I haven't tried it myself, but since I have a fish pond in my backyard, I've thought of pouring some in my RO tank.


----------



## gonewild (Mar 21, 2007)

I think it is a good excuse for a handy place to discard fish tank water. But I don't think it is going to have a big impact on your orchid plants. There is not enough nitrogen to support your orchids or your fish would die.


----------



## NYEric (Mar 21, 2007)

Eeewwww! Poopie water!


----------



## Park Bear (Mar 21, 2007)

I use my fishwater...I have so much and its like recycling. I try to keep my water bill as low as possible.


----------



## Hien (Mar 21, 2007)

dave b said:


> Though i dont use the waste water (thought about it though), i dip a lot of my mounted orchids in my fish tank. I only have a 15 gallon up now, and i use mostly rain water in it. Sometimes just plot them in (upsidedown) and let them soak for several minutes during the drier periods. They seem to love it.

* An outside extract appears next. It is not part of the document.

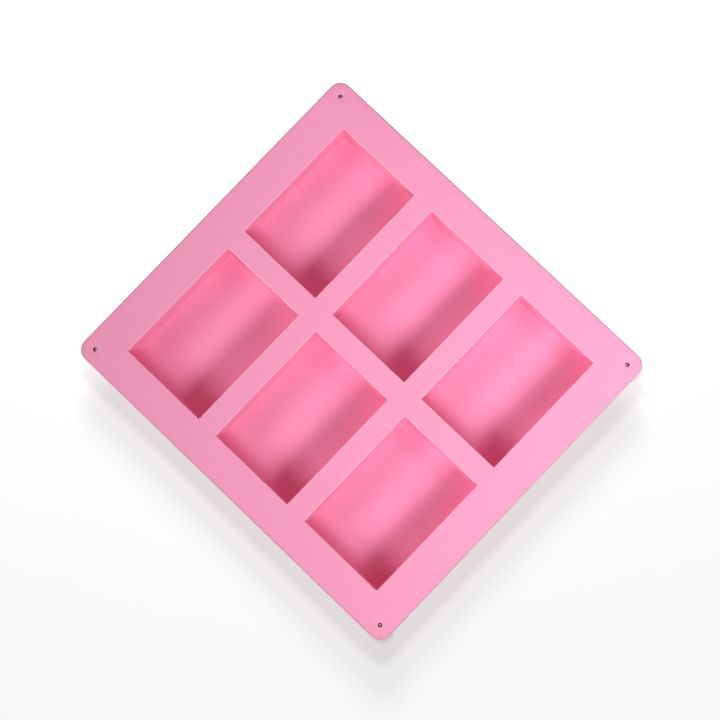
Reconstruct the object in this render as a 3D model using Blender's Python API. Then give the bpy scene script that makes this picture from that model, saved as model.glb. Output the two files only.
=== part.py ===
"""Six-cavity silicone mould for rectangular soap bars.

Metres, +Z up. The origin is on the surface that the mould stands on, under the
middle of the deck. The two rows of three cavities run along +X, and each cavity
is longest along Y. The deck is the flat sheet with the six mouths. A tub hangs
under each mouth, and a small boss hangs under each corner's hanging hole.
"""
import math

import bmesh
import bpy
from mathutils import Matrix, Vector

MM = 0.001

# Driving dimensions: the bar that one cavity casts, and how the cavities are laid out.
BAR_WIDTH = 55.0 * MM
BAR_LENGTH = 80.0 * MM
BAR_THICKNESS = 23.0 * MM
COLUMNS = 3
ROWS = 2
WEB_WIDTH = 13.45 * MM
DECK_WIDTH = 236.0 * MM
DECK_DEPTH = 213.5 * MM
DECK_CORNER_RADIUS = 7.0 * MM
FLOOR_THICKNESS = 2.0 * MM

# Silicone wall sizes.
DECK_THICKNESS = 2.5 * MM
WALL_THICKNESS = 2.2 * MM
DECK_EDGE_ROUND = 0.6 * MM
MOUTH_CORNER_RADIUS = 0.7 * MM
TUB_CORNER_RADIUS = 2.9 * MM
TUB_FOOT_ROUND = 1.5 * MM
FLOOR_FILLET = 1.0 * MM
DRAFT_PER_SIDE = 0.25 * MM

# Hanging holes, one near each corner, with a shallow dish above and a boss below. Each hole
# tapers downwards, as the pin that moulds it does.
HOLE_DIAMETER = 2.4 * MM
HOLE_LOW_DIAMETER = 1.2 * MM
HOLE_INSET = 7.8 * MM
DISH_DIAMETER = 8.4 * MM
DISH_DEPTH = 0.25 * MM
BOSS_DIAMETER = 10.0 * MM
BOSS_HEIGHT = 1.3 * MM
BOSS_EDGE_ROUND = 0.3 * MM

# Every piece keeps this gap to its neighbour.
PIECE_GAP = 0.3 * MM
# A cutter runs this far past the face that it cuts through.
CUT_PAST = 1.0 * MM

SILICONE_COLOUR = (0.94, 0.33, 0.52, 1.0)
SILICONE_ROUGHNESS = 0.48

TOP_Z = FLOOR_THICKNESS + BAR_THICKNESS
DECK_LOW_Z = TOP_Z - DECK_THICKNESS
HANGING_TOP_Z = DECK_LOW_Z - PIECE_GAP
BOSS_LOW_Z = HANGING_TOP_Z - BOSS_HEIGHT
PITCH_X = BAR_WIDTH + WEB_WIDTH
PITCH_Y = BAR_LENGTH + WEB_WIDTH
ROUND_SEGMENTS = 24
CORNER_SEGMENTS = 5


def clear_scene():
    """Remove the objects that a new file opens with."""
    for thing in list(bpy.data.objects):
        bpy.data.objects.remove(thing, do_unlink=True)


def silicone(name):
    """The pigmented silicone of one piece."""
    material = bpy.data.materials.new(name + "_silicone")
    material.use_nodes = True
    shader = material.node_tree.nodes["Principled BSDF"]
    shader.inputs["Base Color"].default_value = SILICONE_COLOUR
    shader.inputs["Roughness"].default_value = SILICONE_ROUGHNESS
    shader.inputs["Metallic"].default_value = 0.0
    return material


def add_object(name, mesh_builder):
    """Turn a bmesh into a named object at the origin."""
    mesh = bpy.data.meshes.new(name)
    mesh_builder.normal_update()
    mesh_builder.to_mesh(mesh)
    mesh_builder.free()
    thing = bpy.data.objects.new(name, mesh)
    bpy.context.scene.collection.objects.link(thing)
    return thing


def finish_piece(thing):
    """Give a piece its material and smooth its rounded edges."""
    thing.data.materials.append(silicone(thing.name))
    thing.data.shade_smooth()
    thing.data.set_sharp_from_angle(angle=math.radians(40.0))


def box_bmesh(width, depth, low, high):
    """A box centred on the Z axis, from one height to another."""
    shape = bmesh.new()
    size = Matrix.Diagonal(Vector((width, depth, high - low, 1.0)))
    place = Matrix.Translation(Vector((0.0, 0.0, (low + high) / 2.0)))
    bmesh.ops.create_cube(shape, size=1.0, matrix=place @ size)
    return shape


def post_bmesh(low_diameter, high_diameter, low, high):
    """A round post on the Z axis, from one height and diameter to another."""
    shape = bmesh.new()
    place = Matrix.Translation(Vector((0.0, 0.0, (low + high) / 2.0)))
    bmesh.ops.create_cone(shape, cap_ends=True, segments=ROUND_SEGMENTS, radius1=low_diameter / 2.0,
                          radius2=high_diameter / 2.0, depth=high - low, matrix=place)
    return shape


def hole_bmesh(low, high):
    """The tapered hanging hole between two heights."""
    def diameter(height):
        share = (height - BOSS_LOW_Z) / (TOP_Z - BOSS_LOW_Z)
        return HOLE_LOW_DIAMETER + (HOLE_DIAMETER - HOLE_LOW_DIAMETER) * share
    return post_bmesh(diameter(low), diameter(high), low, high)


def round_edges(shape, edges, radius, segments):
    """Round a set of edges to a radius."""
    bmesh.ops.bevel(shape, geom=edges, offset=radius, segments=segments, profile=0.5,
                    affect='EDGES', offset_type='OFFSET', material=-1)


def upright_edges(shape):
    """The edges that stand along Z."""
    return [edge for edge in shape.edges
            if abs(edge.verts[0].co.z - edge.verts[1].co.z) > 0.5 * MM
            and (edge.verts[0].co.xy - edge.verts[1].co.xy).length < 0.5 * MM]


def edges_at(shape, height):
    """The edges that lie in one level plane."""
    return [edge for edge in shape.edges
            if all(abs(vert.co.z - height) < 0.01 * MM for vert in edge.verts)]


def face_at(shape, height, facing):
    """The largest level face at a height that faces up (1) or down (-1)."""
    shape.normal_update()
    level = [face for face in shape.faces
             if abs(face.calc_center_median().z - height) < 0.01 * MM and face.normal.z * facing > 0.9]
    return max(level, key=lambda face: face.calc_area())


def cut(thing, cutter):
    """Subtract a hidden cutter from a piece."""
    cutter.hide_render = True
    cutter.display_type = 'WIRE'
    step = thing.modifiers.new("cut_" + cutter.name, 'BOOLEAN')
    step.operation = 'DIFFERENCE'
    step.solver = 'EXACT'
    step.object = cutter


def cavity_centres():
    """Name suffix and centre of each cavity, row by row from the low X and Y corner."""
    for row in range(ROWS):
        for column in range(COLUMNS):
            x = (column - (COLUMNS - 1) / 2.0) * PITCH_X
            y = (row - (ROWS - 1) / 2.0) * PITCH_Y
            yield "r%d_c%d" % (row + 1, column + 1), Vector((x, y, 0.0))


def corner_holes():
    """Name suffix and centre of each hanging hole."""
    x = DECK_WIDTH / 2.0 - HOLE_INSET
    y = DECK_DEPTH / 2.0 - HOLE_INSET
    for across, x_side in (("left", -1.0), ("right", 1.0)):
        for along, y_side in (("front", -1.0), ("back", 1.0)):
            yield along + "_" + across, Vector((x_side * x, y_side * y, 0.0))


def make_top_deck():
    """The flat sheet with six sharp-cornered mouths and four hanging holes."""
    shape = box_bmesh(DECK_WIDTH, DECK_DEPTH, DECK_LOW_Z, TOP_Z)
    round_edges(shape, upright_edges(shape), DECK_CORNER_RADIUS, CORNER_SEGMENTS)
    rims = edges_at(shape, TOP_Z) + edges_at(shape, DECK_LOW_Z)
    round_edges(shape, rims, DECK_EDGE_ROUND, 2)
    deck = add_object("top_deck", shape)
    for suffix, centre in cavity_centres():
        mouth = box_bmesh(BAR_WIDTH, BAR_LENGTH, DECK_LOW_Z - CUT_PAST, TOP_Z + CUT_PAST)
        round_edges(mouth, upright_edges(mouth), MOUTH_CORNER_RADIUS, 2)
        cutter = add_object("mouth_cutter_" + suffix, mouth)
        cutter.location = centre
        cut(deck, cutter)
    for suffix, centre in corner_holes():
        dish = add_object("dish_cutter_" + suffix,
                          post_bmesh(DISH_DIAMETER, DISH_DIAMETER, TOP_Z - DISH_DEPTH, TOP_Z + CUT_PAST))
        dish.location = centre
        cut(deck, dish)
        hole = add_object("hole_cutter_" + suffix, hole_bmesh(DECK_LOW_Z - CUT_PAST, TOP_Z + CUT_PAST))
        hole.location = centre
        cut(deck, hole)
    finish_piece(deck)


def make_cavity_tub(suffix, centre):
    """One open-topped tub: four near-upright walls and a flat floor that shape a bar."""
    shape = box_bmesh(BAR_WIDTH + 2.0 * WALL_THICKNESS, BAR_LENGTH + 2.0 * WALL_THICKNESS,
                      0.0, HANGING_TOP_Z)
    round_edges(shape, upright_edges(shape), TUB_CORNER_RADIUS, CORNER_SEGMENTS)
    round_edges(shape, edges_at(shape, 0.0), TUB_FOOT_ROUND, 3)
    rim = face_at(shape, HANGING_TOP_Z, 1)
    bmesh.ops.inset_region(shape, faces=[rim], thickness=WALL_THICKNESS, use_even_offset=True)
    bottom = bmesh.ops.extrude_discrete_faces(shape, faces=[rim])["faces"][0]
    drop = Vector((0.0, 0.0, FLOOR_THICKNESS - HANGING_TOP_Z))
    bmesh.ops.translate(shape, verts=bottom.verts, vec=drop)
    shrink = Vector((1.0 - 2.0 * DRAFT_PER_SIDE / BAR_WIDTH, 1.0 - 2.0 * DRAFT_PER_SIDE / BAR_LENGTH, 1.0))
    bmesh.ops.scale(shape, verts=bottom.verts, vec=shrink)
    round_edges(shape, list(bottom.edges), FLOOR_FILLET, 2)
    bmesh.ops.translate(shape, verts=shape.verts, vec=centre)
    finish_piece(add_object("cavity_tub_" + suffix, shape))


def make_hanging_boss(suffix, centre):
    """The thicker ring of silicone that keeps a hanging hole from tearing."""
    shape = post_bmesh(BOSS_DIAMETER, BOSS_DIAMETER, BOSS_LOW_Z, HANGING_TOP_Z)
    round_edges(shape, edges_at(shape, BOSS_LOW_Z), BOSS_EDGE_ROUND, 2)
    boss = add_object("hanging_boss_" + suffix, shape)
    boss.location = centre
    hole = add_object("boss_cutter_" + suffix, hole_bmesh(BOSS_LOW_Z - CUT_PAST, HANGING_TOP_Z + CUT_PAST))
    hole.location = centre
    cut(boss, hole)
    finish_piece(boss)


def main():
    clear_scene()
    make_top_deck()
    for suffix, centre in cavity_centres():
        make_cavity_tub(suffix, centre)
    for suffix, centre in corner_holes():
        make_hanging_boss(suffix, centre)


main()
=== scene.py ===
"""Looks for a six-cavity silicone mould for soap bars.

The deck, the six tubs and the four hanging eyelets are one satin pink silicone
moulding, shown as pieces that meet without a seam. Metres, +Z up.
"""
import math

import bmesh
import bpy
from mathutils import Matrix, Vector, noise


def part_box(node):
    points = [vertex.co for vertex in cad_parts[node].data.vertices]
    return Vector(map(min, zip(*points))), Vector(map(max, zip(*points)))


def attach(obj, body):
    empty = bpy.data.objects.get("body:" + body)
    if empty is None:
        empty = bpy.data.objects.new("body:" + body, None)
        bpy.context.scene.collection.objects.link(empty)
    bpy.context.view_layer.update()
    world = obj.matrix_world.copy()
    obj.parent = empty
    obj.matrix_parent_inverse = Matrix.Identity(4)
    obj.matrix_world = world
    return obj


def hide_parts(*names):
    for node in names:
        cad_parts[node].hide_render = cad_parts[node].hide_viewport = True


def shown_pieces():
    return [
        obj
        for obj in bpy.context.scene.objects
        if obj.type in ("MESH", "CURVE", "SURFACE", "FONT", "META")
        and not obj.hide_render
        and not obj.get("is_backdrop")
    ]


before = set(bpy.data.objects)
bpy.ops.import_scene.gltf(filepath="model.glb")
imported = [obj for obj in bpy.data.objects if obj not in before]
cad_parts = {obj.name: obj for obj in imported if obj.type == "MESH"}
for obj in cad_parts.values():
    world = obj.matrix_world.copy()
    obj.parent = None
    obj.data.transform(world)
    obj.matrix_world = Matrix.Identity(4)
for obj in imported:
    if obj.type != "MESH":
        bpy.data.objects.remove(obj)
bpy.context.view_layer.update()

MM = 0.001

# ---------------------------------------------------------------- sizes
BODY = "root"
DECK_LOW, DECK_HIGH = (Vector(corner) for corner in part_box("top_deck"))
TUB_NODES = sorted(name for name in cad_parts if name.startswith("cavity_tub_"))
BOSS_NODES = sorted(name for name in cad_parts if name.startswith("hanging_boss_"))
TOP_Z = DECK_HIGH.z
UNDER_Z = DECK_LOW.z

WALL = 2.2 * MM
FLOOR = 2.0 * MM
DECK_CORNER = 7.0 * MM
DECK_EDGE = 0.8 * MM
MOUTH_CORNER = 0.7 * MM
LIP = 0.45 * MM
TUB_CORNER = MOUTH_CORNER + WALL
TUB_FOOT = 1.5 * MM
FLOOR_FILLET = 0.3 * MM
DRAFT = 0.25 * MM
ROOT_FILLET = 1.6 * MM
DISH_RADIUS = 4.2 * MM
HOLE_RADIUS = 1.2 * MM
HOLE_LOW_RADIUS = 0.45 * MM
DISH_DEPTH = 0.28 * MM
GRID = 5.0 * MM
TUCK = 0.02 * MM
# painted shade on the lips that turn away from the light, and on one long wall of each cavity
LIP_SHADE = 0.55
WALL_SHADE = 0.13


def tub_box(node):
    """Centre and half size of a tub's outside, from its CAD node."""
    low, high = (Vector(corner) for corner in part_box(node))
    return (low + high) / 2.0, (high - low) / 2.0


HOLE_CENTRES = [tub_box(node)[0] for node in BOSS_NODES]


# ---------------------------------------------------------------- camera
CAMERA_PLACE = Vector((0.1131, -0.0559, TOP_Z + 1.1035))
CAMERA_AIM = Vector((0.0013, -0.0012, TOP_Z))
CAMERA_UP = Vector((-0.6854, 0.7206, 0.1052))
LENS_MM = 100.0


def add_camera():
    """A long lens almost above the deck, turned so that a corner points up."""
    look = (CAMERA_AIM - CAMERA_PLACE).normalized()
    right = look.cross(CAMERA_UP).normalized()
    up = right.cross(look)
    turn = Matrix((right, up, -look)).transposed()
    data = bpy.data.cameras.new("camera")
    data.lens = LENS_MM
    data.sensor_width = 36.0
    data.clip_start = 0.01
    camera = bpy.data.objects.new("camera", data)
    camera.matrix_world = Matrix.Translation(CAMERA_PLACE) @ turn.to_4x4()
    bpy.context.scene.collection.objects.link(camera)
    bpy.context.scene.camera = camera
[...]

I do notice that the algae in the tank grows real well, probably due to the leaching of fertilizer salts from the mounts.



would'nt any fungus grow on orchids' root zone attack the fish's skin?


----------



## gonewild (Mar 21, 2007)

Hien said:


> would'nt any fungus grow on orchids' root zone attack the fish's skin?



Different kind of fungus.


----------



## smartie2000 (Mar 21, 2007)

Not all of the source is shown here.